One promising avenue for achieving this is through Fhenix’s FHE Rollups, which empower developers to create custom app chains with FHE seamlessly integrated, all while using familiar Ethereum Virtual Machine (EVM) languages. For instance, one FHE rollup could be dedicated entirely to casino games, ensuring the complete privacy and security of these games. Meanwhile, another rollup, fully interoperable with the first, could focus on large-scale player-versus-player (PvP) games.
Is this already possible?
Yes, but given FHE’s complexity, there is a latency period that makes FHE best for games where actions are not time-sensitive, such as strategy games or casino games. This is to be expected of a nascent, cutting-edge technology, but we expect speed to rapidly improve throughout 2024 and into 2025, as FHE adoption increases as well.
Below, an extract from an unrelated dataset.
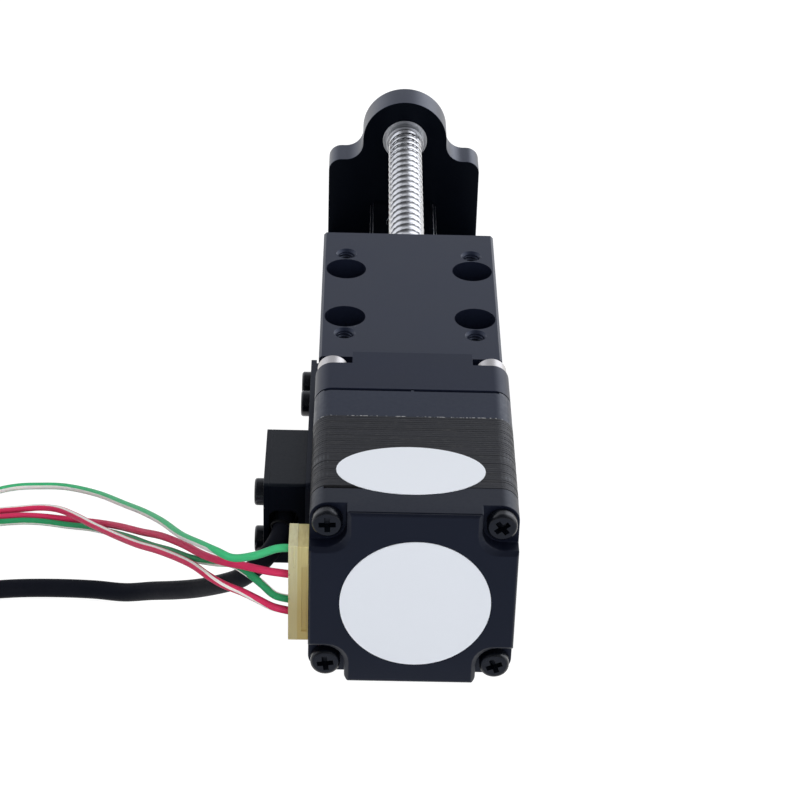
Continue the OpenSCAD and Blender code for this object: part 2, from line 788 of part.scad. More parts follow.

Blockchain-based gaming, often referred to as trustless gaming, faces privacy and security challenges due to blockchain’s inherent transparency. While Zero-Knowledge Proofs (ZKPs) are a solution, they may not be ideal for gaming since they hide all actions behind a single ZKP. Fhenix’s FHE technology, on the other hand, allows encrypted data to synchronously update the blockchain’s state and be decrypted as needed, offering privacy, security, transparency, and trust.
Developers can easily integrate FHE into their workflow using familiar Ethereum Virtual Machine (EVM) languages, promoting fairness and equality in blockchain-based gaming. While FHE may not be as scalable as ZKPs currently, it’s advancing rapidly, making now an opportune time for developers to get involved.
Fhenix’s mission is to usher in a new era of computing, prioritizing privacy and security, and ultimately eliminating data breaches while maintaining confidentiality and data integrity for all.